The Padres, in a September tailspin that's put their post-season chances in jeopardy, are likely to make Adams' appearances a good bit more scarce. (Today's appearance came in a game where San Diego was already down 7-0.) But team rosters are tighter in September than has been in the case in the past, so they may not be able to just sit him down. Stay tuned...

Extremity (and its diabolical cousin, extremism) seems to be radiating itself ever more insistently into people's lives, and Adams' sudden case of target practice is merely a surreal reminder of that fact. In most cases, extremity/extremism takes time to build up (and this is a good time to remind Ben Lindbergh that he's still wrong about his dismissal of the "frog in pot" syndrome--it's called metaphor, Ben!)...and once allowed to fester for a foothold, it can explode into a forbidding level of prominence. To take a Jackie Robinson quote out of context: "baseball has done it!"--and we're here to show you just another example of that, so you can see what the "heroes and villains have done done" this time.

Those enamored with those pesky Three True Outcomes often overlook that the rise of the phenomenon applies more to one segment of that troika than the others. Namely, strikeouts. How the "frog and boiling water" metaphor applies here can be measured is by counting how many hitters are allowed to play at least semi-regularly while amassing a staggering percentage of strikeouts per plate appearance. 

As hard-throwing relievers proliferate and their percentage of inning pitched increase, strikeouts have soared. While there is a small sliver of hope that the rate of this increase has finally slowed, it's still instructive to see what has happened to the game's attitude toward hitters who swing from their heels with ever-increasing abandoned and rack up K/PA ratios that would have stupefied even 1960s-70s ballplayers, much less "inside baseball" ideologues like Ty Cobb

Striking out in a third of one's plate appearances for any batter with more than 200 plate appearances in a season simply didn't happen for 111 (that's one hundred and eleven) years after the founding of the National League (1876). It first occurred in 1987, when Bo Jackson struck out in 36% of his plate appearances. We won't provide you with a list of all those who've followed in Bo's footsteps since '87, but we will note that there are now two hitters--Miguel Sano and Joey Gallo--who've struck out in at least a third of their plate appearances in every single one of their years in MLB. They won't be the last...

The chart at left shows how the frog got into the pot, and how the water got incrementally warmer over time. And the data shows that we are getting closer and closer to a boil, particularly as the game went all-in for "launch angle" and other related "home run derby" approaches to hitting.

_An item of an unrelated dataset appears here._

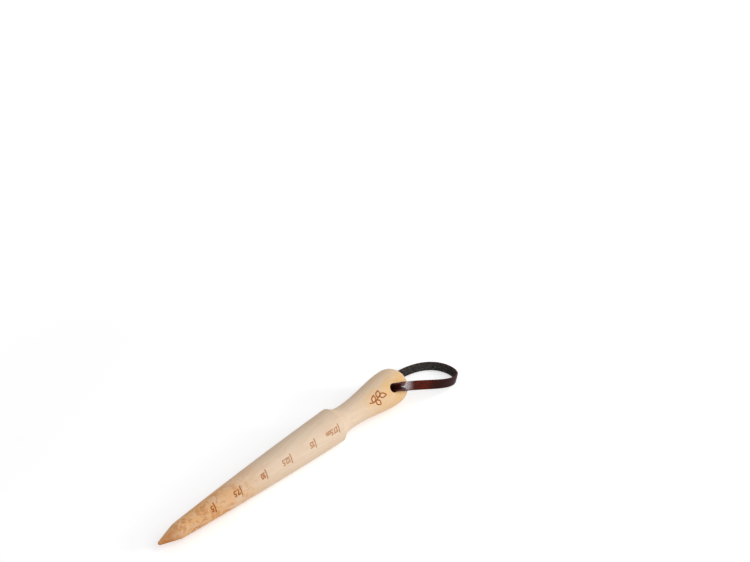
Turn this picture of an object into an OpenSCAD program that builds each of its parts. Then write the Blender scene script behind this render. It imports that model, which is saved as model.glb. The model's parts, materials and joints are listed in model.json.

The frog is still in the pot, but the cat is out of the bag. Even if things plateau in the next several years, it's highly likely that the numbers of such high K/PA guys will continue to grow, and we'll see somewhere over 100 such seasons in the upcoming decade. This cautionary prognostication is a reminder that extremity (and extremism) is hard to get rid of once it's been given a toehold.